Given that Senator Patterson’s Bill allows for the harvesting of ‘precursor’ cells from aborted fetuses in order to create embryos who will themselves be destroyed in research, is her proposal really much less macabre than the proposal of fetus farming? Allowing an aborted baby girl to be the mother of a cloned embryo who will itself be exploited and destroyed in the lab.

Any Bill that gives the green light to cloning is culpable not only for the intrinsic offense of creating human embryos solely for research, but for making possible these subsequent vicious violations of our humanity.

But no worries: by that time, after a further transformation of sensibility, we will have become ‘accustomed or attracted to thoughts we would once have found unthinkable’. We will have become even less human.

This is our future, if we in Australia support the first steps in human cloning.

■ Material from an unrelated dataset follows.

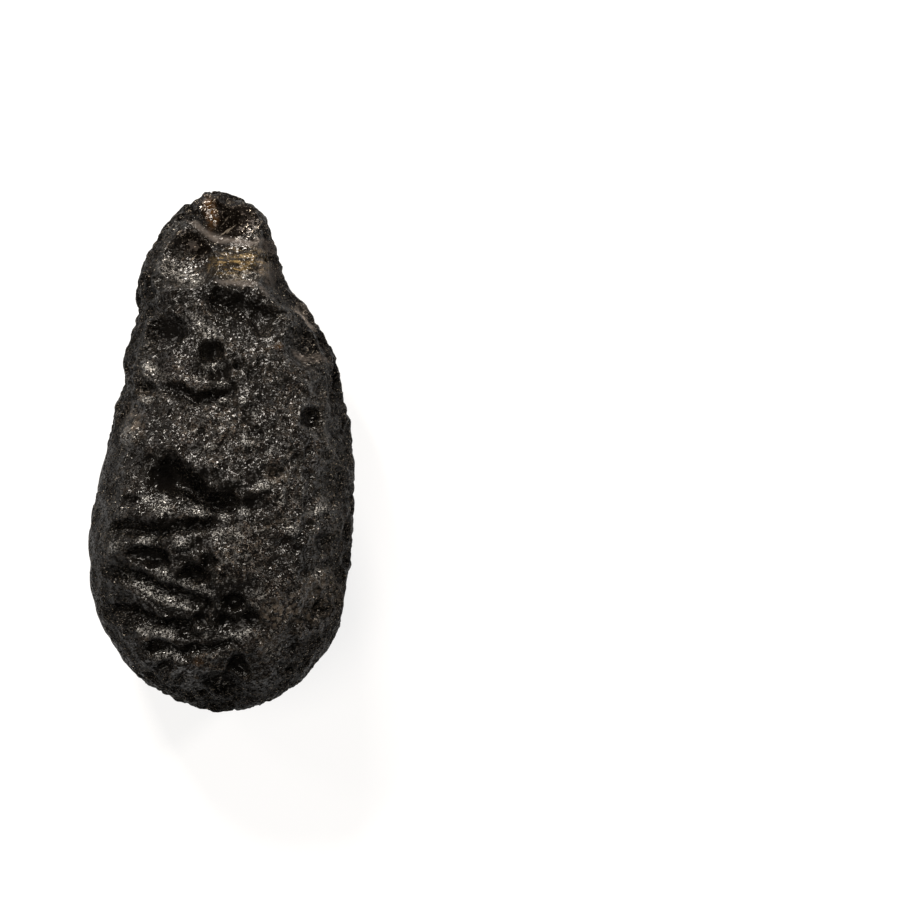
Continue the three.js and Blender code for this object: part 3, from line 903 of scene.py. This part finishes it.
class Nodes:
    """A short way to write a material's nodes."""

    def __init__(self, name: str) -> None:
        """Start a material with only an output and a Principled BSDF."""
        self.made = bpy.data.materials.new(name)
        self.made.use_nodes = True
        self.tree = self.made.node_tree
        self.tree.nodes.clear()
        self.shader = self.tree.nodes.new("ShaderNodeBsdfPrincipled")
        output = self.tree.nodes.new("ShaderNodeOutputMaterial")
        self.tree.links.new(self.shader.outputs["BSDF"], output.inputs["Surface"])
        self.place = self.tree.nodes.new("ShaderNodeTexCoord").outputs["Object"]

    def add(self, kind: str, inputs: dict | None = None, **settings: object) -> bpy.types.Node:
        """Add a node, with its settings and with its inputs linked or set.

        Args:
            kind: the node's type, without its "ShaderNode" beginning.
            inputs: input name or number to a socket or a value.
            settings: attributes of the node.

        Returns:
            The node.
        """
        node = self.tree.nodes.new("ShaderNode" + kind)
        for name, value in settings.items():
            setattr(node, name, value)
        for name, value in (inputs or {}).items():
            self.put(node.inputs[name], value)
        return node

    def put(self, socket: bpy.types.NodeSocket, value: object) -> None:
        """Link a socket to an output, or set its value."""
        if isinstance(value, bpy.types.NodeSocket):
            self.tree.links.new(value, socket)
        else:
            socket.default_value = value

    def math(self, operation: str, a: object, b: object = 0.0, clamp: bool = False) -> bpy.types.NodeSocket:
        """One step of arithmetic on two values."""
        return self.add("Math", {0: a, 1: b}, operation=operation, use_clamp=clamp).outputs[0]

    def remap(self, value: object, low: float, high: float, start: float, end: float) -> bpy.types.NodeSocket:
        """Map low..high to start..end by a smooth step, held at the ends."""
        inputs = {"Value": value, "From Min": low, "From Max": high, "To Min": start, "To Max": end}
        return self.add("MapRange", inputs, interpolation_type="SMOOTHSTEP").outputs["Result"]

    def blend(self, share: object, a: object, b: object) -> bpy.types.NodeSocket:
        """Mix two colours, which are the node's inputs 6 and 7, into its output 2."""
        return self.add("Mix", {"Factor": share, 6: a, 7: b}, data_type="RGBA").outputs[2]

    def noise(self, size: float, detail: float = 2.0, place: object = None) -> bpy.types.NodeSocket:
        """Noise whose features are about size millimetres across."""
        inputs = {"Vector": place or self.place, "Scale": 1.0 / (size * MM), "Detail": detail}
        return self.add("TexNoise", inputs).outputs["Fac"]

    def cells(self, size: float, place: object = None) -> bpy.types.Node:
        """Cells about points scattered size millimetres apart: distances to the nearest, and colours."""
        inputs = {"Vector": place or self.place, "Scale": 1.0 / (size * MM)}
        return self.add("TexVoronoi", inputs)

    def drawn_out(self, scale: tuple, turn: float) -> bpy.types.NodeSocket:
        """The place, turned about +Z by an angle in degrees and then squeezed by the scale."""
        way = {"Vector": self.place, "Rotation": (0.0, 0.0, radians(-turn))}
        turned = self.add("Mapping", way).outputs["Vector"]
        return self.add("Mapping", {"Vector": turned, "Scale": scale}).outputs["Vector"]

    def own(self, name: str) -> bpy.types.NodeSocket:
        """A value kept on the mesh."""
        return self.add("Attribute", attribute_name=name).outputs["Fac"]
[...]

This generation of legislators would be held responsible for lifting that lid on Pandora’s Box, allowing hideous and inhuman things to come out – or keeping it closed.


[i] American Society for Reproductive Medicine Ethics Committee; "Human somatic cell nuclear transfer (cloning)"; Fertility and Sterility 74, 873-876; November 2000

[ii] Robert Lanza et al., "Long-Term Bovine Hematopoietic Engraftment with Clone-Derived Stem Cells," Cloning and Stem Cells 7 (June 2005): 95-106.